Quel Coro che unisce
Quando arriva la primavera e il Sole inizia a sorgere e levarsi presto rispetto all’inverno, nell’entrare in Chiesa la mattina, rimango sempre sopraffatto dalla bellezza che il nostro Coro cinquecentesco promana, illuminato dalla delicata luce del Sole che filtra dai finestroni barocchi dell’abside. Gli intarsi sapientemente fuoriusciti dalle mani del mio confratello Damiano Zambelli, sembrano quasi prendere vita animando la storia della Salvezza che con tanta maestria rappresentano e non è raro che al termine della Messa mi fermi lì, qualche instante, per pregare, completamente sopraffatto da quel singolare dono della bontà di Dio.
Mi ha sempre incuriosito un particolare di questa straordinaria opera d’arte: i pannelli rappresentano l’Antico e il Nuovo Testamento, dalla Creazione del mondo fino alla Pentecoste, eppure il Nuovo Testamento non termina con la Pentecoste, anzi! L’episodio dell’Effusione dello Spirito Santo sulla Chiesa nascente è collocato appena all’inizio degli Atti degli Apostoli. Che Fra’ Damiano si sia sbagliato? Personalmente non credo, anzi, sono persuaso che avesse le idee molto chiare e che immaginando le generazioni e generazioni di frati che come me, oggi, si sarebbero sedute a contemplare i divini Misteri su quegli scranni mirabilmente decorati, volesse lasciare un messaggio ben preciso: che quel Fuoco santo vi invada ogni giorno nella preghiera, perché possiate poi custodirlo e diffonderlo!
Alla luce dell’Annunciazione
Sì, se il Sole illuminando il Coro, lo avvolge come in un manto di divina bellezza, ci ricorda però anche che altro non è se non legno secco, e quasi spontaneamente dovrebbero risuonarci nel cuore le parole del Signore: «che avverrà del legno secco?» (Lc 22,31). Il rischio di essere infecondi è sempre alle porte, ed è un rischio serio che può essere sottovalutato. Troppo spesso, nella banalizzazione della vita che rischia di sopraffarci, rimaniamo fermi, come dei legni secchi, impedendo così all’azione vitale della Grazia di Dio di trasformarci in quei tralci viventi che portano frutto per la Vita eterna (cfr. Gv 15,1-10). Senza frutto, senza vita! Possibile all’uomo, impossibile a Dio! La nostra arida infecondità, stretta dalla Parola del divino Creatore anche quasi materialmente dalle braccia di quel Coro, è esposta integralmente alla luce dell’Amore trasformante di Dio, come è accaduto a Maria il giorno dell’Annunciazione, giorno in cui, tradizionalmente, si fa risalire l’arrivo dei nostri primi confratelli presso questo convento, in Bologna, oramai ottocento anni fa.

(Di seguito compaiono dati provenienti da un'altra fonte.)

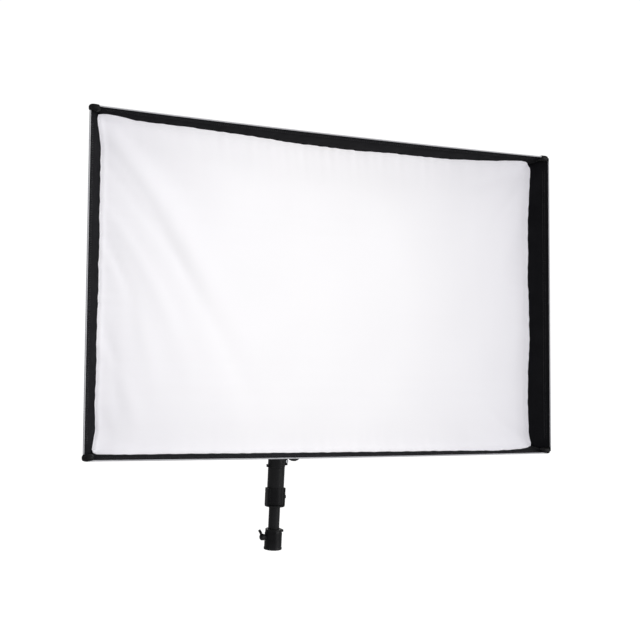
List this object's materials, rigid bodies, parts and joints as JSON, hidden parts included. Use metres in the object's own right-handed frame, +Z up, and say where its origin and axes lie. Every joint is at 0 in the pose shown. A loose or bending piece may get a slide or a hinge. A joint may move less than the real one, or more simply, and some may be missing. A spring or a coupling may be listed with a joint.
{
  "type": "led panel light",
  "caption": "Large LED panel light with a recessed-front softbox, a tilting U-yoke and the top of its stand.",
  "frame": {"origin": "middle of the stand collar's lower end, where the light sits on its stand", "axes": "+Z up along the stand, +X to the right of somebody who looks at the lit front, the lit front faces -Y and looks 5.5 degrees up"},
  "size_m": [1.146, 0.4431, 1.0071],
  "materials": {
    "black_casting": "satin black, cast",
    "black_tube": "black anodised",
    "brass": "turned",
    "black_plastic": "fine moulded grain",
    "zinc_steel": "zinc plated",
    "spring_steel": "drawn",
    "black_powder_coat": "fine black powder coat",
    "black_rubber": "matt",
    "frosted_plastic": "frosted",
    "white_paint": "matt white reflector paint",
    "circuit_board": "white solder mask",
    "bare_aluminium": "extruded",
    "dark_glass": "gloss",
    "black_fabric": "matt woven nylon with a silver-grey bound edge",
    "white_cloth": "soft white diffusion cloth"
  },
  "bodies": {
    "stand_top": {"stand_collar": "black_casting", "clamp_pad": "brass"},
    "clamp_lever": {"clamp_lever": "black_plastic"},
    "riser": {"riser_tube": "black_tube", "riser_cap": "black_plastic", "receiver_collar": "black_casting", "receiver_tube": "black_casting", "king_bolt": "zinc_steel"},
    "receiver_knob": {"receiver_knob": "black_plastic"},
    "yoke": {"swivel_ring": "black_casting", "ring_clamp_screw": "zinc_steel", "yoke_bar": "black_powder_coat", "yoke_arm_left": "black_powder_coat", "yoke_arm_right": "black_powder_coat", "yoke_bolt_left": "zinc_steel", "yoke_bolt_right": "zinc_steel", "safety_eye": "zinc_steel", "safety_eye_nut": "black_rubber", "friction_washer_left": "black_rubber", "friction_washer_right": "black_rubber", "pivot_bolt_left": "zinc_steel", "pivot_bolt_right": "zinc_steel"},
    "tilt_lever_left": {"tilt_lever_left": "black_plastic"},
    "tilt_lever_right": {"tilt_lever_right": "black_plastic"},
    "head": {"rear_casing": "black_powder_coat", "end_cap_left": "black_powder_coat", "end_cap_right": "black_powder_coat", "front_bezel": "black_powder_coat", "diffusion_panel": "frosted_plastic", "light_tray": "white_paint", "led_board_left": "circuit_board", "led_board_right": "circuit_board", "heat_sink": "bare_aluminium", "power_supply": "bare_aluminium", "driver_board": "circuit_board", "fan_frame": "black_plastic", "control_panel": "black_plastic", "display_window": "dark_glass", "power_inlet": "black_plastic", "data_in_socket": "zinc_steel", "data_out_socket": "zinc_steel", "grab_handle_left": "black_rubber", "grab_handle_right": "black_rubber", "softbox_rear_frame": "black_plastic", "softbox_shell": "black_fabric", "front_diffuser": "white_cloth", "corner_cap_top_left": "black_plastic", "corner_cap_top_right": "black_plastic", "corner_cap_bottom_left": "black_plastic", "corner_cap_bottom_right": "black_plastic", "corner_rod_top_left": "spring_steel", "corner_rod_top_right": "spring_steel", "corner_rod_bottom_left": "spring_steel", "corner_rod_bottom_right": "spring_steel"},
    "fan_rotor": {"fan_rotor": "black_plastic"},
    "intensity_knob": {"intensity_knob": "black_rubber"},
    "colour_knob": {"colour_knob": "black_rubber"},
    "menu_button_left": {"menu_button_left": "black_rubber"},
    "menu_button_right": {"menu_button_right": "black_rubber"},
    "power_switch": {"power_switch": "black_plastic"}
  },
  "joints": [
    {"name": "riser_height", "type": "slide", "parent": "stand_top", "child": "riser", "axis": [0, 0, 1], "range_m": [0, 0.012]},
    {"name": "clamp_lever_turn", "type": "hinge", "parent": "stand_top", "child": "clamp_lever", "pos_m": [-0.03, 0, 0.031], "axis": [-1, 0, 0], "range_deg": [-200, 0]},
    {"name": "receiver_knob_turn", "type": "hinge", "parent": "riser", "child": "receiver_knob", "pos_m": [0.02806, 0.02092, 0.1255], "axis": [0.8018, 0.5976, 0], "range_deg": [-720, 0]},
    {"name": "pan", "type": "hinge", "parent": "riser", "child": "yoke", "pos_m": [0, 0, 0.23], "axis": [0, 0, 1], "continuous": true},
    {"name": "tilt", "type": "hinge", "parent": "yoke", "child": "head", "pos_m": [0, 0, 0.613], "axis": [-1, 0, 0], "range_deg": [-22, 80]},
    {"name": "tilt_lever_left_turn", "type": "hinge", "parent": "yoke", "child": "tilt_lever_left", "pos_m": [-0.479, 0, 0.613], "axis": [-1, 0, 0], "range_deg": [-135, 0]},
    {"name": "tilt_lever_right_turn", "type": "hinge", "parent": "yoke", "child": "tilt_lever_right", "pos_m": [0.479, 0, 0.613], "axis": [1, 0, 0], "range_deg": [-135, 0]},
    {"name": "fan_spin", "type": "hinge", "parent": "head", "child": "fan_rotor", "pos_m": [0, -0.02765, 0.55538], "axis": [0, 0.9954, -0.0958], "continuous": true},
    {"name": "intensity_knob_turn", "type": "hinge", "parent": "head", "child": "intensity_knob", "pos_m": [0.095, 0.05976, 0.73282], "axis": [0, 0.9954, -0.0958], "continuous": true},
    {"name": "colour_knob_turn", "type": "hinge", "parent": "head", "child": "colour_knob", "pos_m": [-0.095, 0.05976, 0.73282], "axis": [0, 0.9954, -0.0958], "continuous": true},
    {"name": "menu_button_left_press", "type": "slide", "parent": "head", "child": "menu_button_left", "axis": [0, -0.9954, 0.0958], "range_m": [0, 0.0015], "stiffness_N_per_m": 300},
    {"name": "menu_button_right_press", "type": "slide", "parent": "head", "child": "menu_button_right", "axis": [0, -0.9954, 0.0958], "range_m": [0, 0.0015], "stiffness_N_per_m": 300},
    {"name": "power_switch_rock", "type": "hinge", "parent": "head", "child": "power_switch", "pos_m": [-0.04, 0.01713, 0.42047], "axis": [-1, 0, 0], "range_deg": [0, 14]}
  ]
}
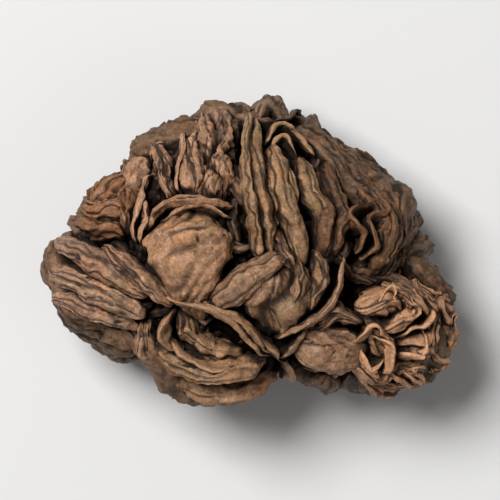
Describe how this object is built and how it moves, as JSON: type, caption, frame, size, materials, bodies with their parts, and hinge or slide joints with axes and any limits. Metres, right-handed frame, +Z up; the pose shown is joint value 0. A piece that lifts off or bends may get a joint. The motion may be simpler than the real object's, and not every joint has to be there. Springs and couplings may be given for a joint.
{
  "type": "ripe pu-erh tea nugget",
  "caption": "Nugget of ripe pu-erh tea: dark fermented leaves folded, rolled and packed into one hard uneven lump, with a small flat underneath.",
  "frame": {"origin": "middle of the nugget's footprint, on the small flat of its underside", "axes": "+X along the nugget's length, +Y along its width, +Z up through its thinnest way"},
  "size_m": [0.0242, 0.0182, 0.0135],
  "materials": {
    "dried_leaf": "dry dark brown leaf, matt with a faint waxy sheen on the ridges"
  },
  "bodies": {
    "root": {"tea_nugget": "dried_leaf"}
  },
  "joints": []
}
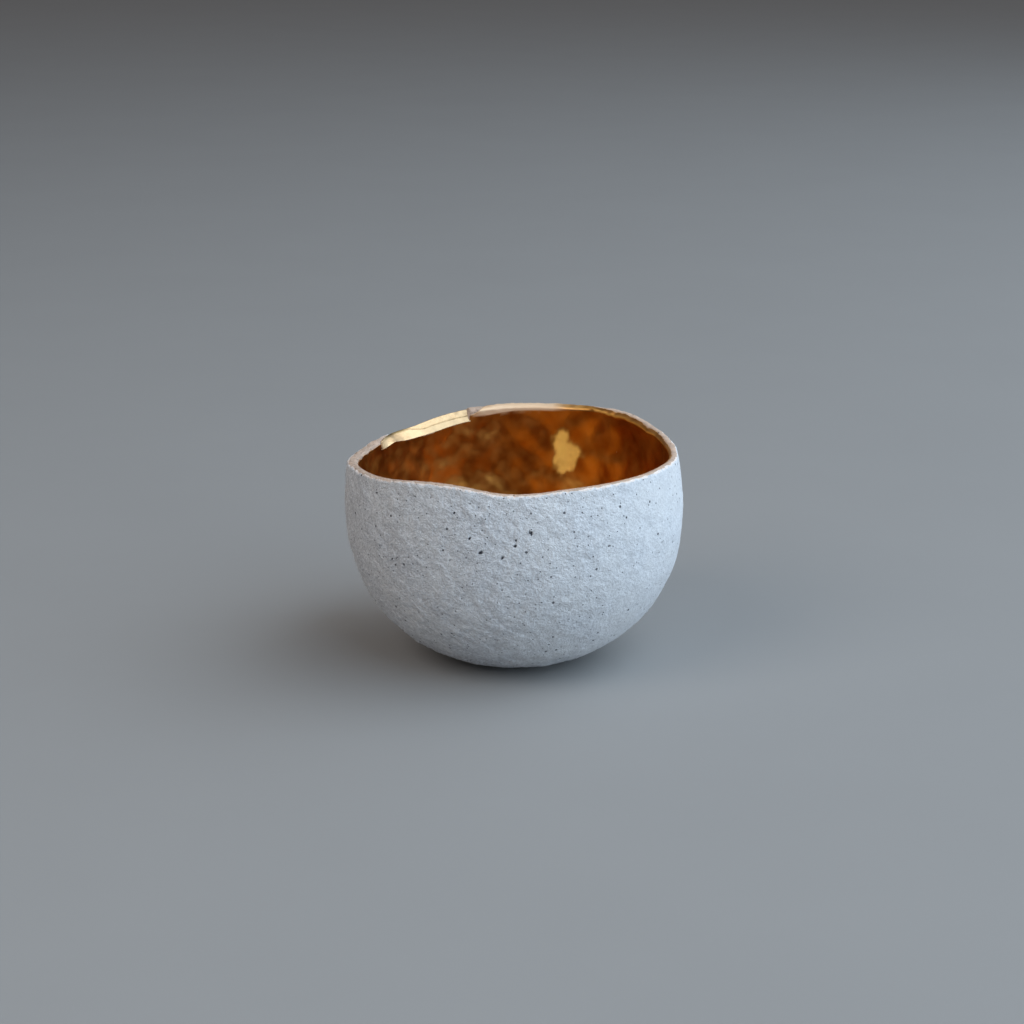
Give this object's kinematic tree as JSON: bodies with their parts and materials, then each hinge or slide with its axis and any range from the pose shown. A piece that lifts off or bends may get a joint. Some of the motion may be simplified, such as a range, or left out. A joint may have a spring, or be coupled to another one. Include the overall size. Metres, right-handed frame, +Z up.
{
  "type": "kintsugi sake cup",
  "caption": "Small round-bottomed unglazed stoneware cup for sake, gilded inside, its wavy rim chipped and mended with gilded lacquer.",
  "frame": {"origin": "centre of the flat that the cup rests on, on the surface it stands on", "axes": "+Z up out of the mouth; -Y towards the viewer; the mended chip is at the back left, at azimuth 107 to 147 degrees from +X"},
  "size_m": [0.07, 0.07, 0.0461],
  "materials": {
    "stoneware": "matte, unglazed light grey stoneware with fine dark specks",
    "gilded_lacquer": "burnished gold powder over lacquer; brass stands in for gold",
    "gold_lustre": "mirror-like amber gold lustre over glaze, on the inside of the cup; brass stands in for gold"
  },
  "bodies": {
    "root": {"stoneware_cup": "stoneware", "kintsugi_fill": "gilded_lacquer"}
  },
  "joints": []
}
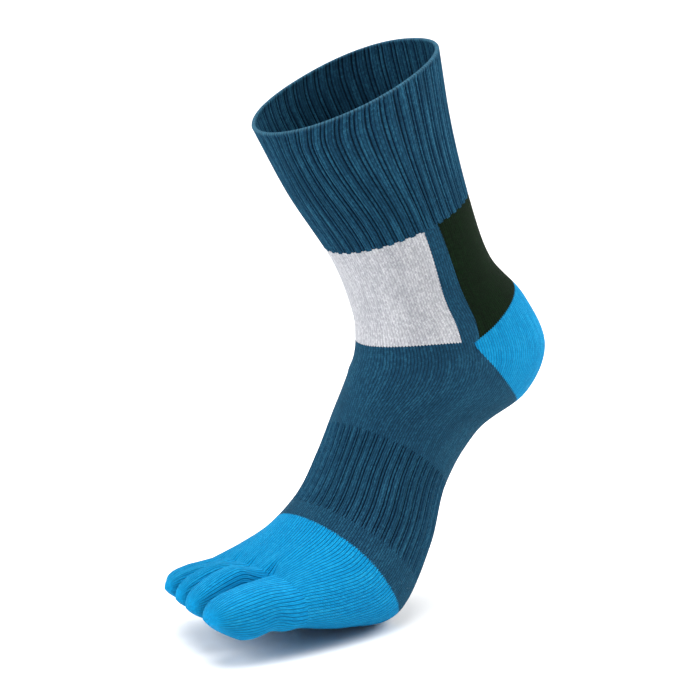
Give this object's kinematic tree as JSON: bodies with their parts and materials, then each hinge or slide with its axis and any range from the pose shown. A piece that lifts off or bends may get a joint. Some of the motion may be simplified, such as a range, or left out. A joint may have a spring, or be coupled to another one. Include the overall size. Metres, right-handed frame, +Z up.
{
  "type": "toe sock",
  "caption": "Ankle-high knitted sock for a right foot held on tiptoe, with a ribbed cuff, colour blocks, contrast heel, ribbed arch band and a pocket for each toe.",
  "frame": {"origin": "centre of the leg opening, where the leg goes in", "axes": "+Z up, the toes towards -X, the heel towards +X, the big-toe side towards -Y"},
  "size_m": [0.214, 0.0836, 0.2689],
  "materials": {
    "teal_rib": "three-by-one ribbed knit in mottled dark teal yarn",
    "grey_knit": "plain knit in pale grey marl yarn",
    "green_knit": "plain knit in very dark green yarn",
    "teal_knit": "plain knit in mottled dark teal yarn",
    "blue_heel": "plain knit in bright blue yarn",
    "arch_rib": "elastic ribbed knit in mottled dark teal yarn",
    "blue_knit": "fine plain knit in bright blue yarn",
    "toe_knit": "fine plain knit in bright blue yarn"
  },
  "bodies": {
    "root": {"cuff": "teal_rib", "front_block": "grey_knit", "back_block": "green_knit", "ankle": "teal_knit", "heel_pocket": "blue_heel", "arch_band": "arch_rib", "midfoot": "teal_knit", "forefoot": "blue_knit", "big_toe": "toe_knit", "second_toe": "toe_knit", "third_toe": "toe_knit", "fourth_toe": "toe_knit", "little_toe": "toe_knit"}
  },
  "joints": []
}
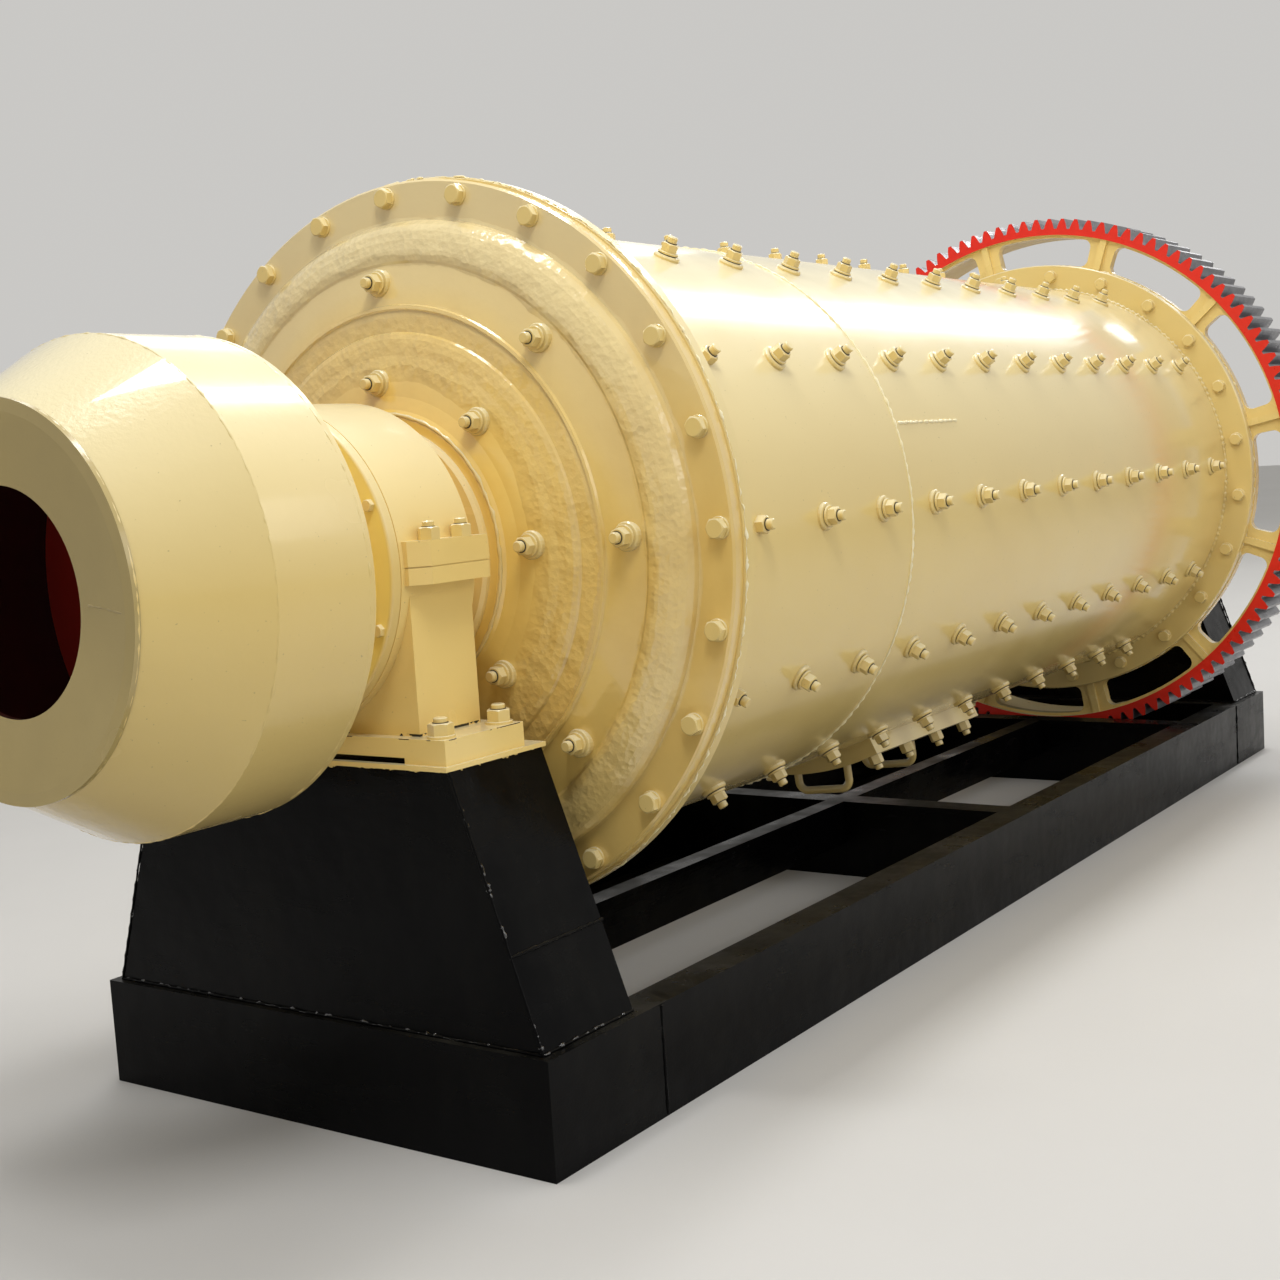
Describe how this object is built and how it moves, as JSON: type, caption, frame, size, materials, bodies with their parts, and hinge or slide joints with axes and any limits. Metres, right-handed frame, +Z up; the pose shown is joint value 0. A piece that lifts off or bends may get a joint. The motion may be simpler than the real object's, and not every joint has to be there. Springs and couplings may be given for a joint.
{
  "type": "ball mill",
  "caption": "Continuous ball mill: a bolted, lined steel drum with a spoked girth gear and a drum feeder, turning in two pedestal bearings on a welded skid.",
  "frame": {"origin": "on the floor, midway along the whole length, below the mill's axis", "axes": "+X along the mill from the feed end to the discharge end, +Y away from the side that the picture shows, +Z up"},
  "size_m": [4.701, 1.68, 1.8198],
  "materials": {
    "cream_enamel": "gloss",
    "ochre_casting": "gloss",
    "yellow_cover": "gloss",
    "red_primer": "matte",
    "red_gear": "satin",
    "black_enamel": "gloss",
    "liner_steel": "rough"
  },
  "bodies": {
    "base": {"feed_bearing_housing": "cream_enamel", "feed_bearing_cap": "cream_enamel", "feed_bearing_outer_cover": "yellow_cover", "feed_bearing_inner_cover": "yellow_cover", "discharge_bearing_housing": "cream_enamel", "discharge_bearing_cap": "cream_enamel", "discharge_bearing_outer_cover": "yellow_cover", "discharge_bearing_inner_cover": "yellow_cover", "feed_sole_plate": "cream_enamel", "discharge_sole_plate": "cream_enamel", "feed_pedestal": "black_enamel", "discharge_pedestal": "black_enamel", "skid_front_box": "black_enamel", "skid_rear_box": "black_enamel", "skid_beam_near": "black_enamel", "skid_beam_far": "black_enamel", "skid_cross_beam_mid": "black_enamel", "skid_cross_beam_rear": "black_enamel", "skid_centre_beam_front": "black_enamel", "skid_centre_beam_rear": "black_enamel"},
    "drum": {"shell": "cream_enamel", "feed_flange": "cream_enamel", "discharge_flange": "cream_enamel", "feed_head": "ochre_casting", "discharge_head": "ochre_casting", "shell_liner": "liner_steel", "feed_head_liner": "liner_steel", "discharge_head_liner": "liner_steel", "feed_trunnion": "ochre_casting", "discharge_trunnion": "ochre_casting", "discharge_spout": "cream_enamel", "gear_rim": "red_gear", "gear_arms": "cream_enamel", "feeder_face": "cream_enamel", "feeder_cone": "cream_enamel", "feeder_drum": "cream_enamel", "feeder_scoop": "red_primer", "feeder_back": "red_primer", "manhole_curb": "cream_enamel", "manhole_cover": "cream_enamel", "manhole_handle_front": "cream_enamel", "manhole_handle_rear": "cream_enamel"}
  },
  "joints": [
    {"name": "drum_spin", "type": "hinge", "parent": "base", "child": "drum", "pos_m": [0, 0, 0.98], "axis": [1, 0, 0], "continuous": true}
  ]
}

Maria è l’icona di quel legno sempre verde eppure continuamente arso dalla Grazia! “Com’è possibile? non conosco uomo!” risponde la Vergine all’Arcangelo Gabriele che le recava l’Annuncio. Quell’apparente mancanza di fecondità carnale di cui Maria è preoccupata, quella povertà che quasi allarmata sottopone all’esame di Gabriele non diventano altro che lo strumento attraverso cui Dio rinnova le sue meraviglie permettendo ciò che mai avrebbe potuto aspettarsi: il dono del proprio Unigenito Figlio che nel suo Grembo integro e santo, fiorito e rigoglioso come il Giardino di Eden, diventa un piccolo uomo. Ed ecco che allora ogni giorno è come se ci facesse visita l’Arcangelo Gabriele e ci domandasse, nel silenzio della vita che siamo chiamati a custodire in convento: “permetti al Verbo di Dio di incarnarsi in te?”.
La professione del nostro sì alla chiamata di Dio, sarà autentica solo se permetteremo a Cristo di unirci a lui come tralci viventi, di divenire per questo mondo che tanto necessita di Lui, espressione vivente e concreta del suo volto, arsi da quella stessa “sublime inquietudine di San Domenico”, perché possiamo continuare a proclamare fino agli estremi confini della terra il Vangelo di pace e di misericordia.